The fund currently intends to effect most creations and redemptions, in whole or in part for cash, rather than in-kind securities. As a result, the fund may be less tax-efficient.
The fund, through the subsidiary, will engage in trading on commodity markets outside the U.S. Trading on such markets is not regulated by any U.S. government agency and may involve certain risks not applicable to trading on U.S. exchanges. The subsidiary is subject to portfolio turnover risk, which may result in the fund paying higher levels of transaction costs and generating greater tax liability for shareholders, with the potential to lessen performance. The fund holds investments that are denominated in non-U.S. currencies, or in securities that provide exposure to such currencies, currency exchange rates or interest rates denominated in such currencies. Changes in currency exchange rates and the relative value of non-U.S. currencies may affect the value of the fund's investments and the value of the fund's shares. Commodity futures contracts traded on non-U.S. exchanges or with non-U.S. counterparties present risks because they may not be subject to the same degree of regulation as their U.S. counterparts. The fund intends to treat any income it may derive from commodity futures contracts received by the subsidiary as qualified income, subject to regulatory rules and annual re-examination.
The fund may be subject to the forces of "whipsaw" markets (as opposed to choppy or stable markets), in which significant price movements develop but then repeatedly reverse, which could cause substantial losses.
The fund is classified as "non-diversified" and may invest a relatively high percentage of its assets in a limited number of issuers. As a result, the fund may be more susceptible to a single adverse economic or regulatory occurrence affecting one or more of these issuers, experience increased volatility and be highly concentrated in certain issuers.
Alternative investments may employ complex strategies, have unique investment and risk characteristics and may not be suitable for all investors.

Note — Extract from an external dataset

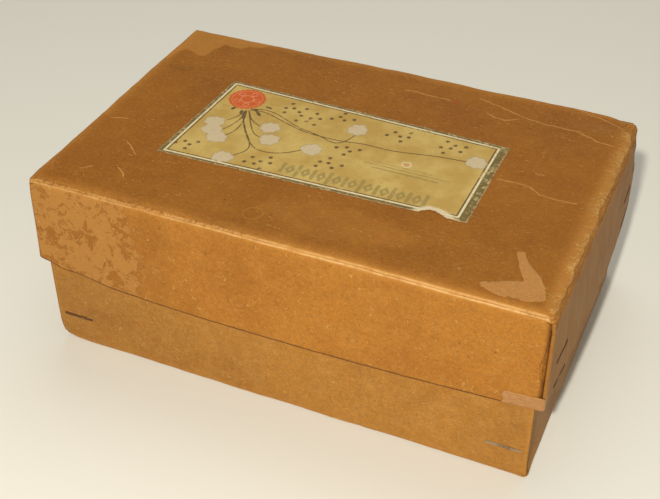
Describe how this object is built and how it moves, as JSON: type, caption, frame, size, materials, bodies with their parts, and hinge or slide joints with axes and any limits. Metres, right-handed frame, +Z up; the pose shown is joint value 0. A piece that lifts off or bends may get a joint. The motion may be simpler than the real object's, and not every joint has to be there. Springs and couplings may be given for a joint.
{
  "type": "wire-stitched telescoping carton",
  "caption": "Rectangular pasteboard storage box: a deep bottom tray with stitched corners and a half-depth lift-off lid that slips over it, with a pasted paper label.",
  "frame": {"origin": "centre of the bottom tray's underside", "axes": "+X along the long walls, +Y from the front long wall to the back one, +Z up through the lid"},
  "size_m": [0.2556, 0.172, 0.0977],
  "materials": {
    "base_board": "matte",
    "lid_board": "matte",
    "stitching_wire": "satin",
    "label_paper": "matte",
    "gummed_tape": "matte"
  },
  "bodies": {
    "base": {"base_tray": "base_board", "base_staple_front_left_low": "stitching_wire", "base_staple_front_left_high": "stitching_wire", "base_staple_front_right_low": "stitching_wire", "base_staple_front_right_high": "stitching_wire", "base_staple_back_left_low": "stitching_wire", "base_staple_back_left_high": "stitching_wire", "base_staple_back_right_low": "stitching_wire", "base_staple_back_right_high": "stitching_wire"},
    "lid": {"lid_tray": "lid_board", "lid_staple_left_front_low": "stitching_wire", "lid_staple_left_front_high": "stitching_wire", "lid_staple_left_back_low": "stitching_wire", "lid_staple_left_back_high": "stitching_wire", "lid_staple_right_front_low": "stitching_wire", "lid_staple_right_front_high": "stitching_wire", "lid_staple_right_back_low": "stitching_wire", "lid_staple_right_back_high": "stitching_wire", "label": "label_paper", "corner_tape": "gummed_tape", "tape_remnant": "gummed_tape"}
  },
  "joints": [
    {"name": "lid_lift", "type": "slide", "parent": "base", "child": "lid", "axis": [0, 0, 1], "range_m": [0, 0.1]}
  ]
}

Shorting may result in greater gains or greater losses. Short selling creates special risks which could result in increased volatility of returns. Because losses on short sales arise from increases in the value of the security sold short, such losses are theoretically unlimited.
Certain securities in the fund are subject to credit risk, interest rate risk, and income risk. Credit risk is the risk that an issuer of a security will be unable or unwilling to make dividend, interest and/or principal payments when due and that the value of a security may decline as a result. Interest rate risk is the risk that the value of the fixed income securities in the fund will decline because of rising market interest rates. Income risk is the risk that income from the fund’s fixed income investments could decline during periods of falling interest rates.

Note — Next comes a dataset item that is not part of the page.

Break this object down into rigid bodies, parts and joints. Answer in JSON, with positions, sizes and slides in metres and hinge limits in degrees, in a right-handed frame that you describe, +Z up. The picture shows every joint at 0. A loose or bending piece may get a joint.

The fund currently has fewer assets than larger funds, and like other relatively new funds, large inflows and outflows may impact the fund's market exposure for limited periods of time.
The fund is subject to gap risk, which is the risk that a commodity price will change from one level to another with no trading in between.
The fund is subject to regulatory risk, which may result in commodity contract positions requiring liquidation at disadvantageous times or prices.
The fund’s investment in repurchase agreements may be subject to market and credit risk with respect to the collateral securing the repurchase agreements.
The fund may invest in U.S. government obligations, including U.S. Treasury obligations and securities. Securities issued or guaranteed by federal agencies and U.S. government sponsored instrumentalities may or may not be backed by the full faith and credit of the U.S. government.
First Trust Advisors L.P. is the adviser to the fund. First Trust Advisors L.P. is an affiliate of First Trust Portfolios L.P., the fund's distributor.
First Trust Advisors L.P. is registered as a commodity pool operator and commodity trading advisor and is also a member of the National Futures Association.